Crédit: Getty Images

Une terre bleue imposée par l'ATP aux cadors

Pour ne rien gâcher, la nouvelle teinte s’accorde parfaitement avec le sponsor principal du tournoi, la grande compagnie d'assurance espagnole "Mutua Madrilena" dont le logo est… bleu. Esthétiquement, les avis divergent parmi les joueurs. Si Andy Murray et Jo-Wilfried Tsonga sont prêts à donner sa chance au produit, Rafael Nadal, lui, fulmine. Bousculé dans ses habitudes et ses repères, le Majorquin sort de ses gonds à sa manière. "J’aime les changements quand ils apportent des progrès. Ce qui fait un grand tournoi, c’est l’histoire du tennis. Donc à mon avis, c’est une erreur. Les joueurs ne comptent pas, ils n’ont rien à y gagner. Une seule personne y gagne quelque chose : le propriétaire du tournoi", estime-t-il avant même d'avoir frappé la balle.

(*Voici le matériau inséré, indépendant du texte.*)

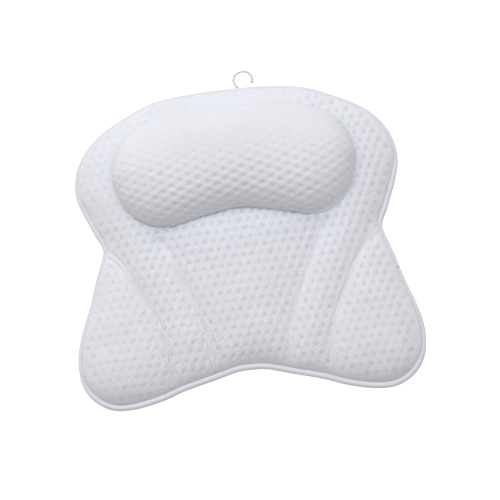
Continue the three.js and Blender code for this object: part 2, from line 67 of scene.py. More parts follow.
# Outline and seams, as shares of the stitched half width and half length
OUTLINE_SHARES = [
    (0, 1), (0.406, 0.975), (0.638, 0.881), (0.782, 0.792), (0.874, 0.697), (0.936, 0.566), (0.942, 0.401),
    (0.858, 0.158), (0.825, 0.085), (0.811, 0), (0.864, -0.172), (0.916, -0.36), (0.967, -0.513),
    (1, -0.662), (0.994, -0.814), (0.941, -0.924), (0.842, -0.993), (0.72, -1), (0.563, -0.965),
    (0.417, -0.91), (0.256, -0.864), (0.1, -0.818), (0, -0.809),
]
HEAD_CORNER_SHARE = 0.79
FOOT_CORNER_SHARE = -0.94
INNER_SEAM_SHARES = [(0.25, -0.6), (0.29, -0.47), (0.345, -0.32), (0.4, -0.18), (0.485, 0.03)]
INNER_RUN_ON_SHARES = [(0.49, 0.29), (0.43, 0.64)]
INNER_END_SHARES = (0.223, 0.36)
OUTER_SEAM_SHARES = [(0.486, -0.71), (0.523, -0.545), (0.58, -0.395), (0.66, -0.23)]
OUTER_WAIST_SHARES = [(0.725, -0.11), (0.808, 0)]
OUTER_RUN_ON_SHARES = [(0.725, -0.07), (0.74, 0.086), (0.78, 0.286), (0.8, 0.486), (0.73, 0.686)]
OUTER_END_SHARES = (0.47, 0.6)
OUTLINE_STEPS = 10
DIVIDING_STEPS = 16
SEWN_STEPS = 8
SIDE_POINTS = 200

# Points on the pad's cloths: columns of a lobe, a channel and the centre, rows, and how much they crowd
FRONT_GRID = ((44, 40, 72), 240, 0.25)
BACK_GRID = ((28, 28, 48), 160, 0.25)
STUFFING_GRID = ((10, 8, 12), 32, 0.5)
STUFFING_ROWS = (2, 20, 30)  # foot, where the channels end, head
STUFFING_MARGIN = 2  # columns left free at either side
COARSE = 4  # a cloth's inner face has every so many-th point of its outer face

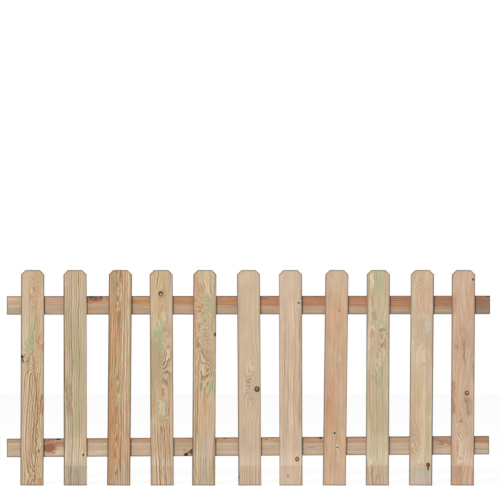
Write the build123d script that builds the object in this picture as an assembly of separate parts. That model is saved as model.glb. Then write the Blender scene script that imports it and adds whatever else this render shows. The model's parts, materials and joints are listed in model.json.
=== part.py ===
"""Garden fence panel: eleven dog-eared pales fixed to the front of two rails, with no posts.

Millimetres. +X runs along the fence, +Z is up, and the pales face -Y.
The origin is the middle of the bottom rail's back face, which lies against the posts.
"""

from build123d import *
from math import atan2, degrees
import os

# Pales: planed boards, sawn square at the foot and dog-eared at the head
pale_width = 86.0
pale_thickness = 18.0
pale_length = 801.5
pale_gap = 74.5
ear_cut = 16.5
pale_arris = 2.0

# Rails: heavier planed battens laid flat behind the pales
rail_height = 69.0
rail_thickness = 28.0
rail_overhang = 54.5
rail_arris = 2.5
bottom_rail_trim = 3.5

# Heights of the rails' centre lines, measured in from the pales' ends
bottom_rail_rise = 144.0
top_rail_drop = 130.5

# Saw-cut ends keep a fine eased edge
end_ease = 0.8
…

Le numéro 1 mondial Novak Djokovic partage cet avis. "Je ne suis pas content, l’ATP a pris une décision sans l’avis des joueurs et ça doit changer. On va découvrir quelque chose qu’on ne connaît pas. Ça n’a pas de sens", affirme-t-il. Moins véhément, Roger Federer vient aussi au secours de son rival espagnol. "Je trouve ça triste qu’un joueur comme Rafa, dans un tournoi de son propre pays, doive se battre contre une surface sur laquelle il ne veut pas jouer." Non consulté au préalable, le "Big 3" se serre donc les coudes, alors qu’en coulisses se joue (déjà) une empoignade pour l’augmentation des "prize money" entre les joueurs, les directeurs de tournois et l’ATP.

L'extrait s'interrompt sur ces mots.